Monday, January 9, 2012

Poll Results 165

Here was the question:

What, if anything, is wrong here? "In cases where information here should take precedent over the official guides, it will be very clearly stated with the explanation."

Nothing is wrong.
3 (8%)
Nothing is wrong, but the sentence could be edited down.
10 (28%)
The spelling is wrong.
4 (11%)
The spelling is wrong, and the sentence could be edited down.
3 (8%)
The grammar is wrong.
1 (2%)
The grammar is wrong, and the sentence could be edited down.
14 (40%)

Congratulations to 40% of you. One definitely wrong item is "precedent," which should be "precedence." In addition, the comparison of "information" to "style guides" is not grammatical. Further, the sentence is wordy. I would rewrite as follows:

"The explanation will clearly state when information here should take precedence over that in the official guides."
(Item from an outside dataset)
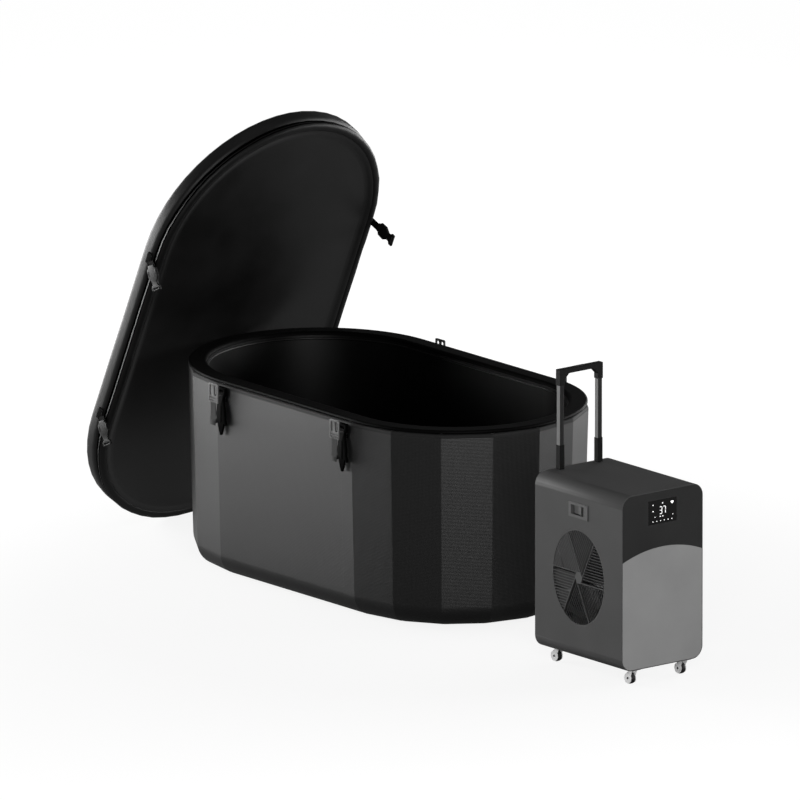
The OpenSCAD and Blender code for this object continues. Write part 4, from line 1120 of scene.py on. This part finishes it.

Still not perfect, but much better!

(P.S. I probably should have added another choice: "The spelling and grammar are wrong, and the sentence could be edited down." Sorry about that oversight!)

Tuesday, January 3, 2012

Poll Results 164

Here was the last question of the year:

Anything wrong here? "The judge motioned for the guards to sit him back down."

40 (75%)
13 (24%)

Congrats to 24% of you. The potential for error was in the word "sit." Is it transitive (takes an object) or intransitive (doesn't take an object)? A quick dictionary check indicates it's both.

Why did 75% of you think there was a mistake?